Now let’s build a virtual store. From browsing products to clicking “buy,” every step needs to be smooth and secure. Money is on the line, so reliability is paramount!

• Product Catalog Management: Millions of products, each with its own details and images.
  • Search: Making sure users can find exactly what they’re looking for is crucial. Indexing and search algorithms are key!
  • Inventory Management: Keeping track of stock levels in real time to avoid overselling.
• Order Processing: Turning a shopping cart into a confirmed order.
  • Transactions: Ensuring orders are processed atomically (either everything happens, or nothing does) to avoid inconsistencies.
  • Payment Gateway Integration: Seamlessly and securely handling payments with third-party services.
• Payment Integration: Accepting transactions, and doing so securely, has to be a priority
• Fraud Detection: Mitigating bad actors trying to steal personal financial information on the network

3. Creating a Real-Time Analytics Dashboard: Turning Data into Insights

Imagine you’re building a dashboard to track website traffic or social media trends live. You need to ingest, process, and visualize data in real-time. Buckle up!

• Data Ingestion: Getting the data into your system quickly and reliably.
  • Streaming Platforms: Tools like Kafka can handle high volumes of data streams from various sources.
  • Data Serialization: Choosing the right format (e.g., JSON, Avro) to efficiently transmit and store data.
• Data Processing: Transforming raw data into meaningful insights.
  • Stream Processing Engines: Frameworks like Spark Streaming or Flink can process data in real-time.
  • Aggregation: Aggregating data over time windows (e.g., calculating hourly averages) for visualization.
• Data Visualization: Making the data easy to understand at a glance.
  • Choosing the Right Charts: Selecting appropriate visualizations (e.g., line charts, bar charts) to represent the data.
  • Interactive Dashboards: Allowing users to drill down into the data and explore different dimensions.

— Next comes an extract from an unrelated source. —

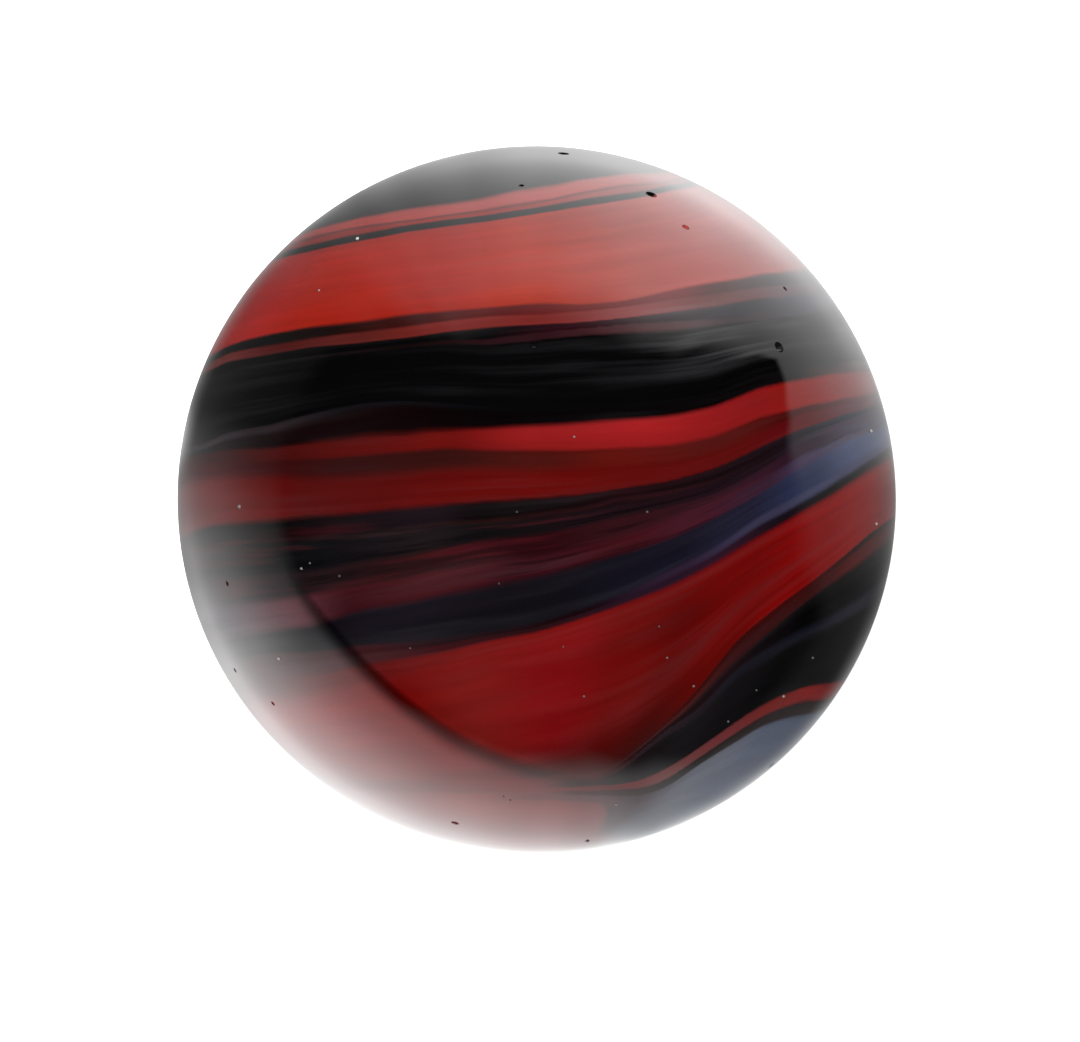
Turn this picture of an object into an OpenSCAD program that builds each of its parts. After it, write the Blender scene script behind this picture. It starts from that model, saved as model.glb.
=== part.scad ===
// Glass swirl marble: one solid ball of red, black and blue glass fused together.
// The ball is a little longer along X, the axis of the glass stream that it was cut from.
// Its skin has a few open bubbles, each a small round pit.

/* [Ball] */
// Diameter across the two short axes
ball_d = 16.0; // [12:0.1:25]
// Extra length along X, which makes the ball slightly out of round
out_of_round = 0.26; // [0:0.02:0.6]

/* [Pits] */
// Width of a large open bubble at the skin
large_pit_w = 0.26; // [0.1:0.02:0.5]
// Width of a middle-sized open bubble at the skin
medium_pit_w = 0.18; // [0.08:0.02:0.4]
// Width of a pinhole at the skin
small_pit_w = 0.12; // [0.06:0.02:0.3]
// Depth of every pit, as a share of its width
pit_depth_share = 0.4; // [0.15:0.05:0.5]

/* [Hidden] */
$fn = 96;

// Where the pits lie: turn about +Z from +X, and angle above the XY plane, both in degrees
large_pits = [[35.2, 38.3], [72.5, 25.2], [88.7, 13.4]];
medium_pits = [[64.4, 30.9], [-45.5, 7.9], [-101, 21.4], [93.9, 65.2]];
small_pits = [[43.4, 25.9], [95.9, 29.4], [-147.3, 16.2], [-139.1, 22.7], [-78.4, 14.8], [-161.6, 28.3]];

short_r = ball_d / 2;
half_stretch = out_of_round / 2;

// Distance from the centre to the skin in the direction [turn, rise]
function skin_r(turn, rise) =
    let (along = abs(cos(rise) * cos(turn)), across = sqrt(1 - along * along))
        along * short_r <= across * half_stretch
            ? short_r / across
            : along * half_stretch + sqrt(short_r * short_r - pow(across * half_stretch, 2));

// The ball before its bubbles are opened: two half balls, drawn apart along X
module ball() {
    rotate([0, 90, 0])
        rotate_extrude()
            intersection() {
                union() {
                    for (end = [-1, 1]) translate([0, end * half_stretch]) circle(r = short_r);
                    square([ball_d, out_of_round], center = true);
                }
                translate([0, -ball_d]) square([ball_d, 2 * ball_d]);
            }
}

// A round cutter that leaves a pit of the given width and depth in the skin
module pit(place, width) {
    depth = width * pit_depth_share;
    cutter_r = (width * width / 4 + depth * depth) / (2 * depth);
    rotate([0, 90 - place[1], place[0]])
        translate([0, 0, skin_r(place[0], place[1]) + cutter_r - depth])
            sphere(r = cutter_r, $fn = 24);
}

module marble() {
    color("firebrick")
        difference() {
            ball();
            for (place = large_pits) pit(place, large_pit_w);
            for (place = medium_pits) pit(place, medium_pit_w);
            for (place = small_pits) pit(place, small_pit_w);
        }
}

marble();
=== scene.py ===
"""A swirled glass marble: red, black and blue glass drawn together in one ball.

Sizes are in millimetres unless a name says otherwise, and mm() turns them into metres.
The streaks of glass run along the ball's X axis, seen from above with +Z towards the eye.
"""

import math

import bpy
import numpy as np
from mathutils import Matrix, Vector


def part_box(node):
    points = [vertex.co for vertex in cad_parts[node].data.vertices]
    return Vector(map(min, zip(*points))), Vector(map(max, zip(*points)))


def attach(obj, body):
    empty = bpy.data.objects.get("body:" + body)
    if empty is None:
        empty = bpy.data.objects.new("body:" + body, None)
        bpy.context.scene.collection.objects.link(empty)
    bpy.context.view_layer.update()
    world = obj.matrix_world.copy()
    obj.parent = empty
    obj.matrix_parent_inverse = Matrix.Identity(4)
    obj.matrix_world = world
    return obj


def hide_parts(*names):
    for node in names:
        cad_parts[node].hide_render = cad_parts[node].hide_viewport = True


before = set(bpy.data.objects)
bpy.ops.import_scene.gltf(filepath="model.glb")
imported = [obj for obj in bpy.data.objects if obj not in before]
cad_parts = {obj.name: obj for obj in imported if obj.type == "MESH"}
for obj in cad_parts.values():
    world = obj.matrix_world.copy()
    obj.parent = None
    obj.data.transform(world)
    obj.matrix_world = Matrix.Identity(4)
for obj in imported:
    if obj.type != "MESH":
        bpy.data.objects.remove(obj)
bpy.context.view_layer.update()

BODY = "root"
NODE = "marble"


def mm(length):
    """A length in millimetres, in metres."""
    return length / 1000


LOW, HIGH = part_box(NODE)
LONG_R = (HIGH[0] - LOW[0]) / 2 / mm(1)
SHORT_R = (HIGH[2] - LOW[2]) / 2 / mm(1)
RADII = np.array([LONG_R, SHORT_R, SHORT_R])

# ---------------------------------------------------------------- camera values

LENS, SENSOR = 300.0, 36.0
VIEW_W = 24.453                              # width of the view at the ball's middle
EYE_HEIGHT = VIEW_W * LENS / SENSOR          # above the ball's middle
AXIS_AT = (0.075, -0.486)                    # where the camera's axis passes the ball's middle
LEAN = math.radians(3.13)                    # the streaks and the camera lean this far off the long axis
OUTLINE_SCALE = 1 / math.sqrt(1 - (SHORT_R / EYE_HEIGHT) ** 2)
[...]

These are just a few examples, but hopefully, they give you a taste of the real-world challenges and trade-offs involved in system design. Now go forth and build something awesome (and scalable)!

So, there you have it! Hopefully, you now have a clearer idea of what system design entails and what falls outside its scope. Keep these points in mind, and you’ll be well-equipped to tackle any system design discussions or interviews that come your way. Good luck!